+++ PROVIDED MATERIAL
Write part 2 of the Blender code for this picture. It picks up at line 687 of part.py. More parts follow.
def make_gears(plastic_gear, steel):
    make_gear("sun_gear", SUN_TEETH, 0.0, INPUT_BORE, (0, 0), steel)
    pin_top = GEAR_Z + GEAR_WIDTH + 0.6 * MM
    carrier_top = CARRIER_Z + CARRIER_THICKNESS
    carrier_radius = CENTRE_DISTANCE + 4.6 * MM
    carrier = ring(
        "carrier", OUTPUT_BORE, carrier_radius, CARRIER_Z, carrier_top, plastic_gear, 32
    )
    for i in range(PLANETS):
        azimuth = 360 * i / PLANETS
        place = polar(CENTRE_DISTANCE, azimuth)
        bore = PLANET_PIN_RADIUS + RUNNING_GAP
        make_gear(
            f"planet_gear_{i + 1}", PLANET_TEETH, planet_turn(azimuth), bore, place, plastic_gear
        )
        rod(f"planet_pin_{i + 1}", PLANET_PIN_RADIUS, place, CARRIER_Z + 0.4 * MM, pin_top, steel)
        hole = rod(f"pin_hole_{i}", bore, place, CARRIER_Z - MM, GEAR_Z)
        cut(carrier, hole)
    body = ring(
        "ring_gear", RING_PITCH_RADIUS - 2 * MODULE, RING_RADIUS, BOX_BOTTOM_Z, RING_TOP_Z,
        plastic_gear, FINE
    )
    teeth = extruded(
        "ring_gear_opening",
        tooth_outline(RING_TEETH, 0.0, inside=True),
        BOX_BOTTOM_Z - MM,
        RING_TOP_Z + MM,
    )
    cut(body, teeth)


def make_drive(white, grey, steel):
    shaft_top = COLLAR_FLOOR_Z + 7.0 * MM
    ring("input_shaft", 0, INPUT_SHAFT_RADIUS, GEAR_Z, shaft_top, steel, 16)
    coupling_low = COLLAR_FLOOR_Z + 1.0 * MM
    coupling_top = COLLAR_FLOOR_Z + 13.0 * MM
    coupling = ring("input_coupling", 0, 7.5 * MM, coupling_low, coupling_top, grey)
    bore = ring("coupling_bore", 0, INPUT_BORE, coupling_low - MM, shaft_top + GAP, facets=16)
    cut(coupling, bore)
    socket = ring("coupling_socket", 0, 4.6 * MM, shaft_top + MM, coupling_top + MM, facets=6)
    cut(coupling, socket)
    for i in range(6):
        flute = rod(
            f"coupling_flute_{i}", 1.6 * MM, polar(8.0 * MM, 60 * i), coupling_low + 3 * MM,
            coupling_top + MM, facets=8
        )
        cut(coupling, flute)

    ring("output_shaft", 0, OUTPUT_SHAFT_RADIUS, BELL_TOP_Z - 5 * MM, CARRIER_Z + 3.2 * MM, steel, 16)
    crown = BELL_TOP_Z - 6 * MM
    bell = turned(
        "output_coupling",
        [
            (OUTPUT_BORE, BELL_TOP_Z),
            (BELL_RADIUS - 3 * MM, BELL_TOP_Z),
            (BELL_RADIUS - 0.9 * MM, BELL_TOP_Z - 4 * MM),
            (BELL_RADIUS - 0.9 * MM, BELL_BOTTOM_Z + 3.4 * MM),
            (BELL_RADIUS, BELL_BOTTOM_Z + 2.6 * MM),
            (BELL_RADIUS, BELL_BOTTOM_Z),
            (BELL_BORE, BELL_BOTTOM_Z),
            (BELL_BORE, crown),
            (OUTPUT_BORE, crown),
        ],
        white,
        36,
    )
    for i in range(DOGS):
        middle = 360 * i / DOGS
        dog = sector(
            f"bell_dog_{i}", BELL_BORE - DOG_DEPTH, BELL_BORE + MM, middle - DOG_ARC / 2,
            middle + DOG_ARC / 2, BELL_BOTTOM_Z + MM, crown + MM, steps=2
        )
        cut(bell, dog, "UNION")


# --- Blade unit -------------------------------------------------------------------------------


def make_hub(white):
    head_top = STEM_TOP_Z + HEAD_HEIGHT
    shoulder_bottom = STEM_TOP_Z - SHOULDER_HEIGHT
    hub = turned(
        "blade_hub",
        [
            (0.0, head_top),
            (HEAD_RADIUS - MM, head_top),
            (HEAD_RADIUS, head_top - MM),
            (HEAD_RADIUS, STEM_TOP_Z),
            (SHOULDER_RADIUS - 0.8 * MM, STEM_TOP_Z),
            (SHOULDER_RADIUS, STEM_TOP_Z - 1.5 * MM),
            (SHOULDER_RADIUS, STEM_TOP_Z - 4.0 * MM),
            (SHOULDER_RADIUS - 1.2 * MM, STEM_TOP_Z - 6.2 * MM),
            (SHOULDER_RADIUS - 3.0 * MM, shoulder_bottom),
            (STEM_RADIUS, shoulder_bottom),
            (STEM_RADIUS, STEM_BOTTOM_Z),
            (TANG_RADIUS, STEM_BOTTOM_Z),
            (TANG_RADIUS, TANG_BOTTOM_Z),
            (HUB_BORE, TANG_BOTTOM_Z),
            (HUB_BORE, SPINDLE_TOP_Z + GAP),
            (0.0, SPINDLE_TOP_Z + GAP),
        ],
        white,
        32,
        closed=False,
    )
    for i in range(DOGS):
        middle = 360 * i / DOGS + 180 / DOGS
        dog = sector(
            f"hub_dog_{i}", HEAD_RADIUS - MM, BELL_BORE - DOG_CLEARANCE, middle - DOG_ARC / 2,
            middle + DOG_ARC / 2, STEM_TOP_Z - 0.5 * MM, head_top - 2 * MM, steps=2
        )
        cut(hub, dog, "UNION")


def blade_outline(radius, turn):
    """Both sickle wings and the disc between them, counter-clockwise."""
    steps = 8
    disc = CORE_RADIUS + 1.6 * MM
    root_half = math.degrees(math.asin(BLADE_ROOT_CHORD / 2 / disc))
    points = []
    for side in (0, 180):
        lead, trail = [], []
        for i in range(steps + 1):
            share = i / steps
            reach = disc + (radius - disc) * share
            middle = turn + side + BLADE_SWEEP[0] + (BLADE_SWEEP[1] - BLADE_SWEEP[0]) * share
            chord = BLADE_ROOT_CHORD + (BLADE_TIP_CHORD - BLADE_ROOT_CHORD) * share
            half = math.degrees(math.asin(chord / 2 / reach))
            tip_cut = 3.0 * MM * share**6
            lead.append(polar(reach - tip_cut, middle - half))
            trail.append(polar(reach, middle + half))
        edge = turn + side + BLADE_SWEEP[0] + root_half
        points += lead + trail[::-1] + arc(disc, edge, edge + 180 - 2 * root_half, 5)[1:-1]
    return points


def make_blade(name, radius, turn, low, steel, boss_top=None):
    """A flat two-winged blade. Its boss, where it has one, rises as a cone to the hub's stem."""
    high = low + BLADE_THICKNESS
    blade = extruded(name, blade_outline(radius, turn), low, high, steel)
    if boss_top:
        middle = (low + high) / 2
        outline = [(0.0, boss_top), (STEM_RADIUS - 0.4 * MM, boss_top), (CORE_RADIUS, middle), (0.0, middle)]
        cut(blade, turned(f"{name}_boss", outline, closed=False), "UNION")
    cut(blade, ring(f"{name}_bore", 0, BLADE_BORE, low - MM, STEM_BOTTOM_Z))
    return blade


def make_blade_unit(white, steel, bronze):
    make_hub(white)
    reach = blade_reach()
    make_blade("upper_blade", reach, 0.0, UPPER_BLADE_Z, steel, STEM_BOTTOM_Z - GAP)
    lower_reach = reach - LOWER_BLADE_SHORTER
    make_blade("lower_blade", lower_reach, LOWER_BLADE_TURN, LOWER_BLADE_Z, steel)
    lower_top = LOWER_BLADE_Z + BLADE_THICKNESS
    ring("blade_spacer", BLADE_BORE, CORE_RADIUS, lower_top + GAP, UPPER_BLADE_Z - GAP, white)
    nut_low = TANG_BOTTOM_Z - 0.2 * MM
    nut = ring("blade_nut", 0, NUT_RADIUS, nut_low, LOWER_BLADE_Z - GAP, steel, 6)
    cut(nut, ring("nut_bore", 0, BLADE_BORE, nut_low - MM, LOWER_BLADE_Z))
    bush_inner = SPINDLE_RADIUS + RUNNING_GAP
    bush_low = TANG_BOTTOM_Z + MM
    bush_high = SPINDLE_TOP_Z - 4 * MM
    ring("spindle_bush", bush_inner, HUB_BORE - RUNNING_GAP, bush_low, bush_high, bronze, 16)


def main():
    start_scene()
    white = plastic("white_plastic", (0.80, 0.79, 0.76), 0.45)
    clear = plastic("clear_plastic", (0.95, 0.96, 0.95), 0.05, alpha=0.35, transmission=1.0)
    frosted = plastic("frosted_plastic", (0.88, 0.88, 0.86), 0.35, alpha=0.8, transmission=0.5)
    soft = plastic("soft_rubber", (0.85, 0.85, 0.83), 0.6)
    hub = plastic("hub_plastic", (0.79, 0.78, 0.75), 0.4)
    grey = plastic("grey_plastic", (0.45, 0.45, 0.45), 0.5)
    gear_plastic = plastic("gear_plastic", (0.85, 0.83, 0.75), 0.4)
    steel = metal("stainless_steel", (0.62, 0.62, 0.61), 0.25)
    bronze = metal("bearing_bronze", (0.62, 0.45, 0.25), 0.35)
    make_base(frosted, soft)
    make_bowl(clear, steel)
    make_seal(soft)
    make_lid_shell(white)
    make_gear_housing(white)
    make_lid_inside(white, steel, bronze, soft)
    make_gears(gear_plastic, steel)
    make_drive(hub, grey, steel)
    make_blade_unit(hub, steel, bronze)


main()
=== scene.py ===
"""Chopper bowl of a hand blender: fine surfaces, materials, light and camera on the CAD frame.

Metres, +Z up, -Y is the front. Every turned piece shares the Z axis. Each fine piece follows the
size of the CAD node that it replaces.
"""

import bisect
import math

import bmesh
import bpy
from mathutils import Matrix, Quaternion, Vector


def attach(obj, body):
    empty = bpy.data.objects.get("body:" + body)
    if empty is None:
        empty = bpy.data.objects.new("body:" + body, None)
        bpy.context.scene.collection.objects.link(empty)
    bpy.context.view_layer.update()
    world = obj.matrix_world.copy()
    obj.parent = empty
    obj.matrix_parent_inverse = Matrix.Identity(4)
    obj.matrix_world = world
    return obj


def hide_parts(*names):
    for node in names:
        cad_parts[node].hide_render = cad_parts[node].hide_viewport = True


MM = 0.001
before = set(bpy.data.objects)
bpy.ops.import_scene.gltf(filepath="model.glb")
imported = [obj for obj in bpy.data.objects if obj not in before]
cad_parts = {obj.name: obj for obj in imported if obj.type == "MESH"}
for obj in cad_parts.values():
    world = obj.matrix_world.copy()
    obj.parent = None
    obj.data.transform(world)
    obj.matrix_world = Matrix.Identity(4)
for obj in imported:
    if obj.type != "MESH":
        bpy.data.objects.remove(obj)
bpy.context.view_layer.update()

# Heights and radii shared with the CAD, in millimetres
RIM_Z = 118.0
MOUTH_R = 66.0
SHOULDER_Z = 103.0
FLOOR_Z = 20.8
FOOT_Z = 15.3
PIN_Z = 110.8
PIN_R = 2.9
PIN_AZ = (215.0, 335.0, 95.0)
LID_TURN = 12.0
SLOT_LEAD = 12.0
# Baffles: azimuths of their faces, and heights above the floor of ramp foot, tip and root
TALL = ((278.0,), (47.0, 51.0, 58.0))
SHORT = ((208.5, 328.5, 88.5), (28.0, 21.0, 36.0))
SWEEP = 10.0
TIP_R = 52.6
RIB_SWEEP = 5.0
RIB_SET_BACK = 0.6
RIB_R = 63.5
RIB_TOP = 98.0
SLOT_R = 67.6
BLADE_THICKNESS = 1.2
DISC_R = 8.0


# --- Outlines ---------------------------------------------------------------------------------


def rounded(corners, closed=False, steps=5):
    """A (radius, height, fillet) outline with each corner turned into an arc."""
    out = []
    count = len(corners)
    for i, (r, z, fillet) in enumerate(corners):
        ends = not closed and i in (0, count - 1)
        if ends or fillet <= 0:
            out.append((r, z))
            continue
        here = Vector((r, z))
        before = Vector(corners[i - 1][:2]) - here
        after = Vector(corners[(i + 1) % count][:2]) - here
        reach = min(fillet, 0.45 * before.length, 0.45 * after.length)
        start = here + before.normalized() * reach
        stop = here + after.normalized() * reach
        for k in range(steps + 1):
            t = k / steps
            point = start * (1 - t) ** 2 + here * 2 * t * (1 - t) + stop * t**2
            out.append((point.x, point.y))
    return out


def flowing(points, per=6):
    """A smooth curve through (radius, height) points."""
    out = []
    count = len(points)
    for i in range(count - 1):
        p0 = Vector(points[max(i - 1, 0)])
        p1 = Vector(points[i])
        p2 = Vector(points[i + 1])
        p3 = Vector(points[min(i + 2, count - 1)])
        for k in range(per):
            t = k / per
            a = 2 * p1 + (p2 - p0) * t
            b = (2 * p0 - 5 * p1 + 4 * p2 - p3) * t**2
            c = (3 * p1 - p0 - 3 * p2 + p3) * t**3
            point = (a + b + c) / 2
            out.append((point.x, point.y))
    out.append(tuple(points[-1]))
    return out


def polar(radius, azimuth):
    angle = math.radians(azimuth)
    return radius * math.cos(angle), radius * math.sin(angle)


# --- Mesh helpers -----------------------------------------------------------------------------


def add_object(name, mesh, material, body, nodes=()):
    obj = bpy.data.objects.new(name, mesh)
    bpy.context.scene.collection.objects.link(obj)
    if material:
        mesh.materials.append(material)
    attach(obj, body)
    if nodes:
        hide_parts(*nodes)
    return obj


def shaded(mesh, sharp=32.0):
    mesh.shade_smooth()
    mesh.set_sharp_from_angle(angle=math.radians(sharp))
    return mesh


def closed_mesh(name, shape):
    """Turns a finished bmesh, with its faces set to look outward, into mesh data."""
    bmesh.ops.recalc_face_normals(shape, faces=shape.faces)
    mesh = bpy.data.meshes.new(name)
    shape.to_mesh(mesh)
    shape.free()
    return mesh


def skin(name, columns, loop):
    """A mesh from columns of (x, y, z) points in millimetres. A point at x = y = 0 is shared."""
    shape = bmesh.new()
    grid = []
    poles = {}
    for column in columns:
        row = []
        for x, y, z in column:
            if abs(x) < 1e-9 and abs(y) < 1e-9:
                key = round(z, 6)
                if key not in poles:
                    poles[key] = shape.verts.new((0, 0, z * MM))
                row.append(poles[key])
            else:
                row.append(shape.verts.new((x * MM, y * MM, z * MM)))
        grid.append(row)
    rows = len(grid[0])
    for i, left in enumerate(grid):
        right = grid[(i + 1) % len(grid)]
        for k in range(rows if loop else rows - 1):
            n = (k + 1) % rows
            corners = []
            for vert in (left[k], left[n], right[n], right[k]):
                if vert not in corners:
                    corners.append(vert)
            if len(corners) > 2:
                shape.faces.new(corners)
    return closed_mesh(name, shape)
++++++
WORK INSTRUCTIONS: Using the data above, extract exactly the lines from the one that holds "make_base(frosted, soft)" to the one that holds "obj.parent = empty", both ends included, and no others.

FINISHED TASK:
    make_base(frosted, soft)
    make_bowl(clear, steel)
    make_seal(soft)
    make_lid_shell(white)
    make_gear_housing(white)
    make_lid_inside(white, steel, bronze, soft)
    make_gears(gear_plastic, steel)
    make_drive(hub, grey, steel)
    make_blade_unit(hub, steel, bronze)


main()
=== scene.py ===
"""Chopper bowl of a hand blender: fine surfaces, materials, light and camera on the CAD frame.

Metres, +Z up, -Y is the front. Every turned piece shares the Z axis. Each fine piece follows the
size of the CAD node that it replaces.
"""

import bisect
import math

import bmesh
import bpy
from mathutils import Matrix, Quaternion, Vector


def attach(obj, body):
    empty = bpy.data.objects.get("body:" + body)
    if empty is None:
        empty = bpy.data.objects.new("body:" + body, None)
        bpy.context.scene.collection.objects.link(empty)
    bpy.context.view_layer.update()
    world = obj.matrix_world.copy()
    obj.parent = empty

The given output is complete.